TASK DETAILS: From the entries below, reproduce exactly the line containing "Recreate this object", the line containing "THICKNESS = 2.6 * MM", and every line in between, with nothing added.

Modeling code records:
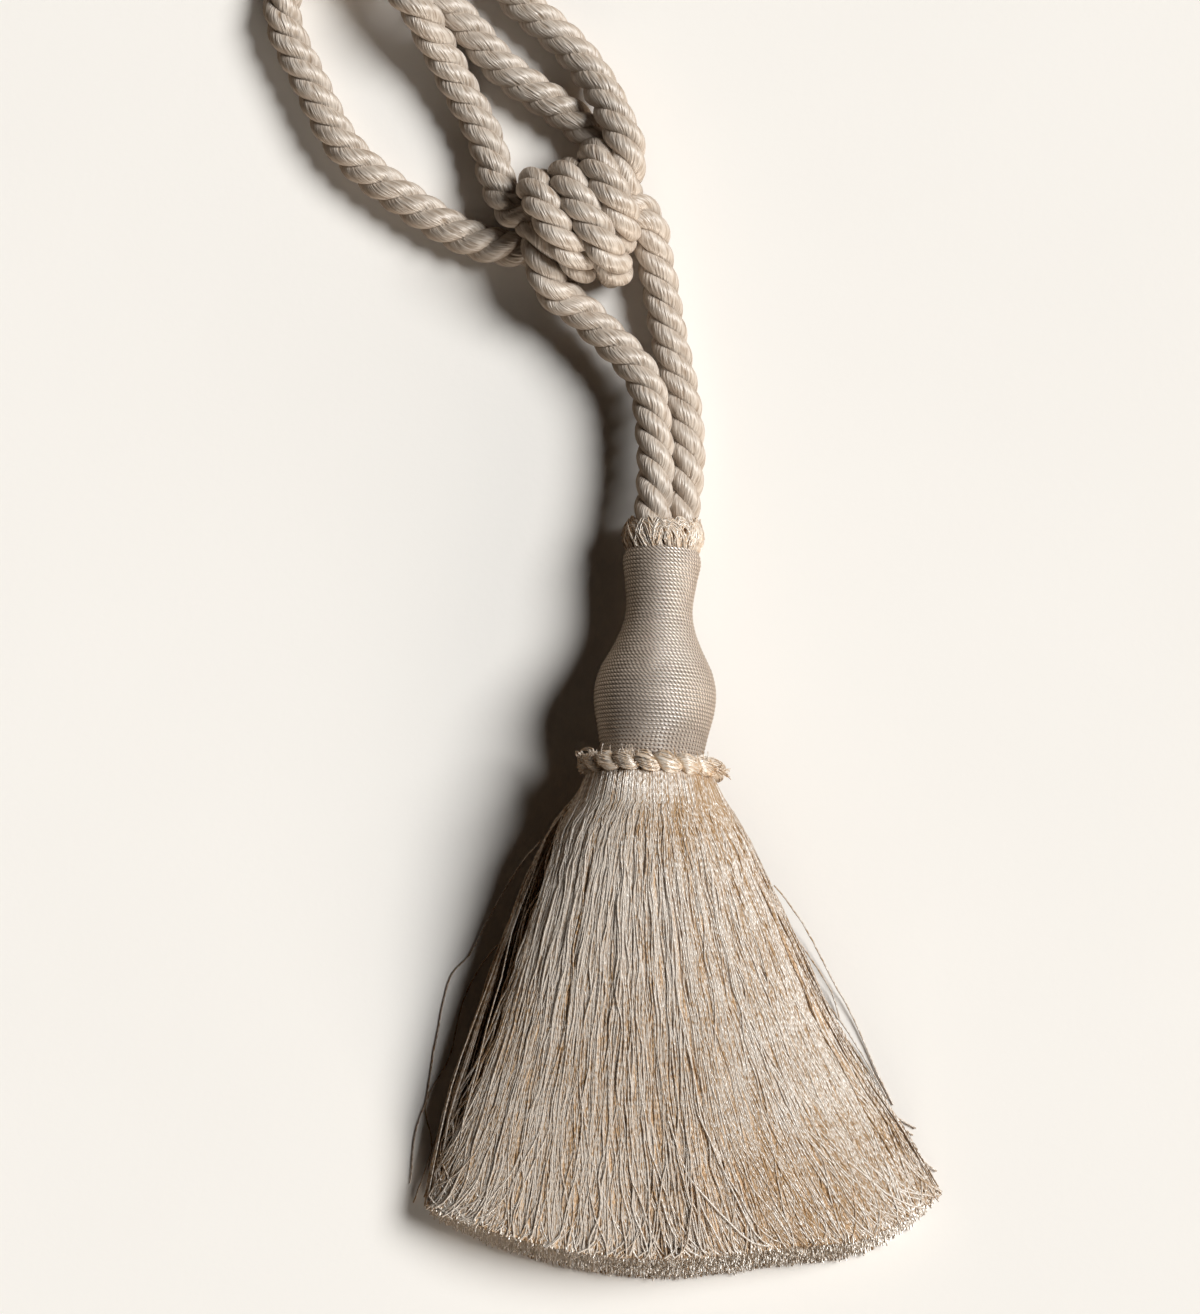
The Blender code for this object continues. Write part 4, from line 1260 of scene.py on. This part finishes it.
def make_frays():
    """Loops at the ring's left end, a frayed tuft at its right end, and stray ends between."""
    rng = np.random.default_rng(41)
    lines, radius = [], []
    for _ in range(9):
        t = np.linspace(0, 1, 16)
        angle = math.pi * rng.uniform(0.78, 0.98) + rng.normal(0, 0.05) * t
        size = rng.uniform(1.0, 3.2)
        out = RING_RADIUS + 2.2 + 0.6 * size * np.sin(np.pi * t) + rng.normal(0, 0.3)
        angle = angle + size * 0.05 * np.sin(2 * np.pi * t)
        lines.append(around_head(angle, out, 1.5 + size * np.sin(np.pi * t)))
        radius.append(0.11)
    for _ in range(46):
        t = np.linspace(0, 1, 10)
        angle = rng.uniform(0.05, 0.6) + rng.normal(0, 0.10) * t
        long = rng.uniform(1.0, 4.0)
        out = RING_RADIUS + 1.8 + long * 0.8 * t ** 1.2 + rng.normal(0, 0.2)
        lines.append(around_head(angle, out, 1.0 - long * rng.uniform(-0.3, 1.0) * t))
        radius.append(0.12)
    for _ in range(24):
        t = np.linspace(0, 1, 8)
        angle = math.pi * rng.uniform(0.2, 0.8) + rng.normal(0, 0.05) * t
        out = RING_RADIUS + 1.5 + 1.2 * np.sin(np.pi * t * 0.7)
        lines.append(around_head(angle, out, 3.0 + rng.uniform(0.5, 2.5) * t - 2.0 * (1 - t)))
        radius.append(0.10)
    tone = rng.uniform(0.0, 0.5, len(lines))
    threads("ring_frays", lines, np.array(radius), tone, 4, "floss", "skirt_ring", RUFF_YARN)


def make_ring_floss():
    """Glossy threads that bulge over each lump of the ring and dive between it and the next."""
    rng = np.random.default_rng(43)
    lines = []
    for lump in range(RING_LUMPS):
        for _ in range(THREADS_ON_LUMP):
            t = np.linspace(0.07, 0.93, 8) - 0.5
            side = math.pi * rng.uniform(-0.35, 0.75) + rng.uniform(0.2, 0.9) * t
            girth = RING_SIZE * (1 - RING_PINCH * (1 - np.cos(math.pi * t)) ** 1.5) + rng.uniform(0.0, 0.35)
            turn = (2 * math.pi * (lump + t) - RING_LEAN * np.sin(side)) / RING_LUMPS
            out = RING_RADIUS + girth * np.cos(side)
            lines.append(around_head(turn, out, RING_ALONG + girth * np.sin(side)))
    radius = rng.uniform(0.14, 0.22, len(lines))
    tone = rng.normal(-0.1, 0.15, len(lines))
    threads("ring_floss", lines, radius, tone, 3, "floss", "skirt_ring", RUFF_YARN)


make_ring_floss()
make_frays()
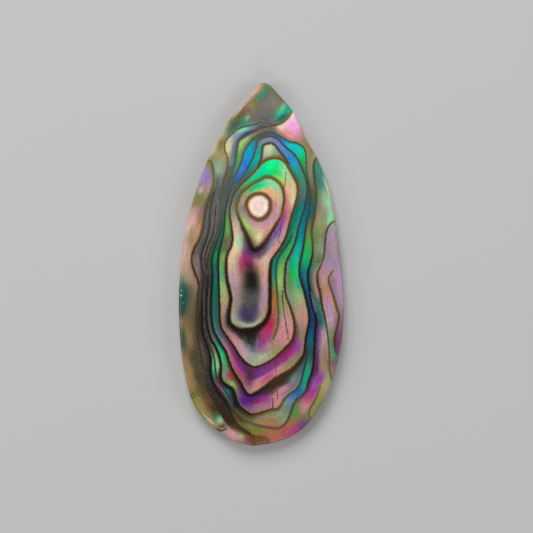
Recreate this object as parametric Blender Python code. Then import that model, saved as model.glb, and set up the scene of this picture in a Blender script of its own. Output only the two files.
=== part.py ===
"""Pear-shaped abalone cabochon: one slice of shell, ground flat behind and polished in front.

Metres, +Z up. The origin is the middle of the flat back, the point of the pear is towards +Y
and the polished face looks up.
"""

import math

import bmesh
import bpy
from mathutils import Vector

MM = 0.001

# Driving dimensions.
LENGTH = 50.0 * MM
WIDTH = 22.7 * MM
THICKNESS = 2.6 * MM

# The front is a low crown that rises from its rim to the full thickness.
CROWN_RISE = 0.45 * MM
# Round along the front's edge: how far it runs in from the outline, and how far it falls.
EDGE_RUN = 0.45 * MM
EDGE_FALL = 0.55 * MM
EDGE_STEPS = 5
# Small chamfer round the back, as a grinding wheel leaves it.
BACK_CHAMFER = 0.2 * MM

# The outline in millimetres, as its two flanks, each a smooth run between the blunt tip and the
# foot of the pear. The tip itself is a short straight cut between the ends of the flanks.
RIGHT_FLANK = [
    (1.3, 24.6), (2.6, 23.15), (4.45, 20.9), (6.0, 17.5), (7.85, 14.3), (9.3, 10.2),
    (10.2, 5.9), (10.8, 1.7), (11.25, -3.2), (11.35, -6.5), (11.05, -10.6), (10.35, -13.9),
    (9.3, -17.3), (7.75, -20.25), (5.45, -22.85), (2.45, -24.35), (-1.0, -25.0),
]
LEFT_FLANK = [
    (-1.0, -25.0), (-3.7, -24.4), (-5.9, -22.95), (-8.4, -20.7), (-9.75, -18.2),
    (-10.5, -15.1), (-11.1, -11.0), (-11.35, -5.4), (-11.15, -1.2), (-10.6, 3.6),
    (-9.5, 8.4), (-8.0, 12.8), (-6.5, 16.2), (-4.35, 19.9), (-1.8, 22.75), (-0.3, 24.6),
    (0.4, 25.0),
]
OUTLINE_POINTS = 132

# The crown's rings, as shares of the way from its middle to its rim.
CROWN_SHARES = (0.93, 0.82, 0.66, 0.48, 0.28, 0.12)
# Where the crown is highest, in millimetres, a little below the middle of the pear.
CROWN_TOP = (0.0, -4.0)

# Polished shell: a warm grey green, as seen from too far off for its bands.
SHELL_COLOUR = (0.24, 0.30, 0.25, 1.0)
SHELL_ROUGHNESS = 0.18


def clear_scene():
    """Empties the scene of whatever it opened with."""
    for obj in list(bpy.data.objects):
        bpy.data.objects.remove(obj, do_unlink=True)


def shell_material():
    """Polished nacre, in one colour."""
    material = bpy.data.materials.new("polished_shell")
    material.use_nodes = True
    shader = material.node_tree.nodes["Principled BSDF"]
    shader.inputs["Base Color"].default_value = SHELL_COLOUR
    shader.inputs["Roughness"].default_value = SHELL_ROUGHNESS
    shader.inputs["Metallic"].default_value = 0.0
    return material


def smooth_run(points, steps):
    """A Catmull-Rom curve through the points, with this many steps between neighbours."""
    ends = [points[0], *points, points[-1]]
    run = []
    for before, start, end, after in zip(ends, ends[1:], ends[2:], ends[3:]):
        for step in range(steps):
            t = step / steps
            run.append(
                0.5 * (2 * start + (end - before) * t
                       + (2 * before - 5 * start + 4 * end - after) * t**2
                       + (3 * start - before - 3 * end + after) * t**3)
            )
    return [*run, points[-1]]


def evenly_spaced(path, count):
    """This many points at equal steps along a closed path, starting at its first point."""
    closed = [*path, path[0]]
    lengths = [(end - start).length for start, end in zip(closed, closed[1:])]
    spacing = sum(lengths) / count
    found, passed, piece = [], 0.0, 0
    for index in range(count):
        wanted = index * spacing
        while passed + lengths[piece] < wanted:
            passed += lengths[piece]
            piece += 1
        share = (wanted - passed) / lengths[piece]
        found.append(closed[piece].lerp(closed[piece + 1], share))
    return found


def outline():
    """The pear's outline in metres, clockwise from the tip, sized to the driving dimensions."""
    curve_steps = 12
    right = smooth_run([Vector(p) * MM for p in RIGHT_FLANK], curve_steps)
    left = smooth_run([Vector(p) * MM for p in LEFT_FLANK], curve_steps)
    path = evenly_spaced(right[:-1] + left, OUTLINE_POINTS)
    low = Vector((min(p.x for p in path), min(p.y for p in path)))
    high = Vector((max(p.x for p in path), max(p.y for p in path)))
    middle = (low + high) / 2
    stretch = Vector((WIDTH / (high.x - low.x), LENGTH / (high.y - low.y)))
    return [Vector(((p.x - middle.x) * stretch.x, (p.y - middle.y) * stretch.y)) for p in path]


def moved_in(path, distance):
    """The outline with each point moved this far towards the crown's highest place."""
    top = Vector(CROWN_TOP) * MM
    return [p + (top - p).normalized() * distance for p in path]


def ring(mesh, path, height):
    """Adds a closed ring of vertices at one height."""
    return [mesh.verts.new((p.x, p.y, height)) for p in path]


def crown_height(share):
    """The front's height at this share of the way from its middle to its rim."""
    return THICKNESS - CROWN_RISE * share**2


def shell_rings(mesh, path):
    """All the rings, from the back, up the wall and over the edge, to the middle of the crown."""
    rim_height = crown_height(1.0)
    rings = [
        ring(mesh, moved_in(path, BACK_CHAMFER), 0.0),
        ring(mesh, path, BACK_CHAMFER),
    ]
    for step in range(EDGE_STEPS + 1):
        angle = math.pi / 2 * step / EDGE_STEPS
        run = EDGE_RUN * (1 - math.cos(angle))
        height = rim_height - EDGE_FALL * (1 - math.sin(angle))
        rings.append(ring(mesh, moved_in(path, run), height))
    top = Vector(CROWN_TOP) * MM
    rim = moved_in(path, EDGE_RUN)
    for share in CROWN_SHARES:
        rings.append(ring(mesh, [top.lerp(p, share) for p in rim], crown_height(share)))
    return rings


def shell_slice():
    """The slice: a flat back, a wall, a rounded edge and a low crown."""
    mesh = bmesh.new()
    rings = shell_rings(mesh, outline())
    for lower, upper in zip(rings, rings[1:]):
        count = len(lower)
        for i in range(count):
            j = (i + 1) % count
            mesh.faces.new((lower[i], lower[j], upper[j], upper[i]))
    peak = mesh.verts.new((CROWN_TOP[0] * MM, CROWN_TOP[1] * MM, THICKNESS))
    last = rings[-1]
    for i, vertex in enumerate(last):
        mesh.faces.new((vertex, last[(i + 1) % len(last)], peak))
    mesh.faces.new(rings[0])
    bmesh.ops.recalc_face_normals(mesh, faces=mesh.faces)
    data = bpy.data.meshes.new("shell_slice")
    mesh.to_mesh(data)
    mesh.free()
    data.shade_smooth()
    data.set_sharp_from_angle(angle=math.radians(35))
    data.materials.append(shell_material())
    return bpy.data.objects.new("shell_slice", data)


def main():
    clear_scene()
    bpy.context.scene.collection.objects.link(shell_slice())


main()
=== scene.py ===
"""Dresses the slice of abalone shell: its nested growth lines, its bands of nacre and its polish.

Sizes and colours are under Shell slice in the 3D view's sidebar. Places on the polished face are
written as pixels of the photograph, x to the right and y down. in_pixels() turns the mesh's own
places into such pixels, so that the pattern can be looked up at each of them.
"""

import math

import bpy
import numpy as np
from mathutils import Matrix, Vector


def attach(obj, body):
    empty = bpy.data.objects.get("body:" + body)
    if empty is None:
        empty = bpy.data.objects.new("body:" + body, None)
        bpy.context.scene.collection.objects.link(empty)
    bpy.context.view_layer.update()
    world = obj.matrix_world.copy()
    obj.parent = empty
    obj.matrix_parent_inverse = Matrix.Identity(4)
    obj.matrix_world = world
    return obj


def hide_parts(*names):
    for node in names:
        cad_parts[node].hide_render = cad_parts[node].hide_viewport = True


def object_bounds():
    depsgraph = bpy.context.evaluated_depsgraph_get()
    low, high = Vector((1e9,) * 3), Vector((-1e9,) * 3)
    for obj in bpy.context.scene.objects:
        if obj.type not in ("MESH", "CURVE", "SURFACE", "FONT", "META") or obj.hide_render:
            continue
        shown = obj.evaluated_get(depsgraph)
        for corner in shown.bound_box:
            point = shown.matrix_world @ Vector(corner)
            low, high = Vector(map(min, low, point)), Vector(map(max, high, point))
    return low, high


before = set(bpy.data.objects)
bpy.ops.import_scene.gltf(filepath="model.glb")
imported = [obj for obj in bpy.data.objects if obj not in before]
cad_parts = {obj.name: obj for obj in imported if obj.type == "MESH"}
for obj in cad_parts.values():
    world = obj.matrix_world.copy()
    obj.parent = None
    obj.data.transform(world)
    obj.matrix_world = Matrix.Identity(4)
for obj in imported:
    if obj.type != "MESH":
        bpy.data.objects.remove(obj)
CAD_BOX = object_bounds()
CAD_LOW, CAD_HIGH = (Vector(corner) for corner in CAD_BOX)

bl_info = {
    "name": "Abalone shell slice",
    "version": (1, 0, 0),
    "blender": (4, 5, 0),
    "location": "3D View > Sidebar > Shell slice",
    "description": "Models a polished slice of abalone shell with its growth lines, and its studio",
    "category": "Add Mesh",
}

MM = 0.001

# How the photograph's pixels lie on the slice: its width and height in pixels, a pixel's size on
# the slice and the pixel at the slice's middle.
PICTURE_PX = 533
PIXEL = 0.1369 * MM
MIDDLE_PX = (261.2, 264.2)

# The outline's two flanks in millimetres, as in the solid.
RIGHT_FLANK = [
    (1.3, 24.6), (2.6, 23.15), (4.45, 20.9), (6.0, 17.5), (7.85, 14.3), (9.3, 10.2),
    (10.2, 5.9), (10.8, 1.7), (11.25, -3.2), (11.35, -6.5), (11.05, -10.6), (10.35, -13.9),
    (9.3, -17.3), (7.75, -20.25), (5.45, -22.85), (2.45, -24.35), (-1.0, -25.0),
]
LEFT_FLANK = [
    (-1.0, -25.0), (-3.7, -24.4), (-5.9, -22.95), (-8.4, -20.7), (-9.75, -18.2),
    (-10.5, -15.1), (-11.1, -11.0), (-11.35, -5.4), (-11.15, -1.2), (-10.6, 3.6),
    (-9.5, 8.4), (-8.0, 12.8), (-6.5, 16.2), (-4.35, 19.9), (-1.8, 22.75), (-0.3, 24.6),
    (0.4, 25.0),
]
# Where the crown is highest, in millimetres.
CROWN_TOP = (0.0, -4.0)

# The studio, in metres: the floor's side, and each light's name, place and side. All the lights
# point at the slice.
FLOOR_SIZE = 2.0
LIGHTS = [
    ("key", (-0.12, 0.42, 0.42), 0.35),
    ("left", (-0.5, -0.05, 0.35), 0.3),
    ("right", (0.5, -0.1, 0.35), 0.3),
    ("foot", (0.05, -0.5, 0.4), 0.3),
]
# The camera's sensor width in millimetres, and how near to it things begin to show, in metres.
SENSOR = 36.0
CLIP_START = 0.01

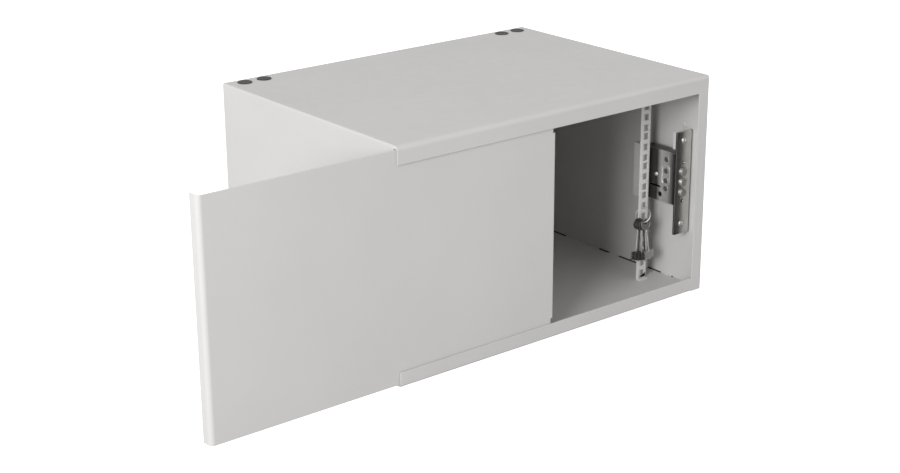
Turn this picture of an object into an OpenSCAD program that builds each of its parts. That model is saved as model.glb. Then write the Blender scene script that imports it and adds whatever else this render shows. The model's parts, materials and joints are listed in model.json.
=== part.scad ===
// Wall-mount 19-inch cabinet with one front panel that slides out sideways.
// Origin at the centre of the underside, +X to the right, +Y to the rear, +Z up. Millimetres.

/* [Cabinet] */
// Outside width
cab_w = 550; // [550:5:600]
// Outside depth
cab_d = 400; // [300:10:600]
// Usable height in rack units of 44.45 mm
rack_units = 7; // [6:1:12]
// Thickness of the folded sheet
sheet = 1.5; // [1.2:0.1:1.6]
// Outside radius of the roof's side bends and of the small folds
bend_r = 3; // [2.5:0.5:4]
// Outside radius of the bend between the right wall and its front flange
flange_bend = 4.5; // [3:0.5:6]
// Outside radius of the soft bends along the roof's front edge and the door's left end
soft_bend = 6.5; // [5:0.5:8]

/* [Front opening] */
// Height of the lip above the opening
top_lip = 24; // [22:0.5:30]
// Height of the lip below the opening
bottom_lip = 20.5; // [20:0.5:30]
// Width of the flange at the right of the opening
right_flange = 20.5; // [18:0.5:22]

/* [Sliding door] */
// How far the door stands open at rest
door_open = 280; // [0:5:480]
// Gap between the door's right end and the outside of the right wall, with the door shut
door_short = 10; // [10:0.5:12]
// Depth of the door's folded ends
door_fold = 16.8; // [15:0.1:17]

/* [Rails] */
// Distance of the rails' front faces behind the cabinet's front
rail_setback = 80; // [80:5:120]
// Width of a rail's front leg
rail_w = 20; // [19:0.5:22]
// Side of a square rail hole
rail_hole = 9.5; // [9:0.1:9.6]

/* [Lock] */
// Distance of the bolts from the outside of the right wall
lock_inset = 20; // [19:0.5:21]
// Distance of the lock's face behind the cabinet's front
lock_setback = 26; // [26:0.5:28]
// Diameter of a bolt
bolt_d = 12; // [10:0.5:12]
// Distance from one bolt to the next
bolt_pitch = 15.5; // [15:0.5:16]

/* [Cable entries] */
// Diameter of a plug's head
plug_d = 21; // [20:0.5:24]
// Distance between the two plugs of a pair
plug_pitch = 31.5; // [28:0.5:34]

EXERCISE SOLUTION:
Recreate this object as parametric Blender Python code. Then import that model, saved as model.glb, and set up the scene of this picture in a Blender script of its own. Output only the two files.
=== part.py ===
"""Pear-shaped abalone cabochon: one slice of shell, ground flat behind and polished in front.

Metres, +Z up. The origin is the middle of the flat back, the point of the pear is towards +Y
and the polished face looks up.
"""

import math

import bmesh
import bpy
from mathutils import Vector

MM = 0.001

# Driving dimensions.
LENGTH = 50.0 * MM
WIDTH = 22.7 * MM
THICKNESS = 2.6 * MM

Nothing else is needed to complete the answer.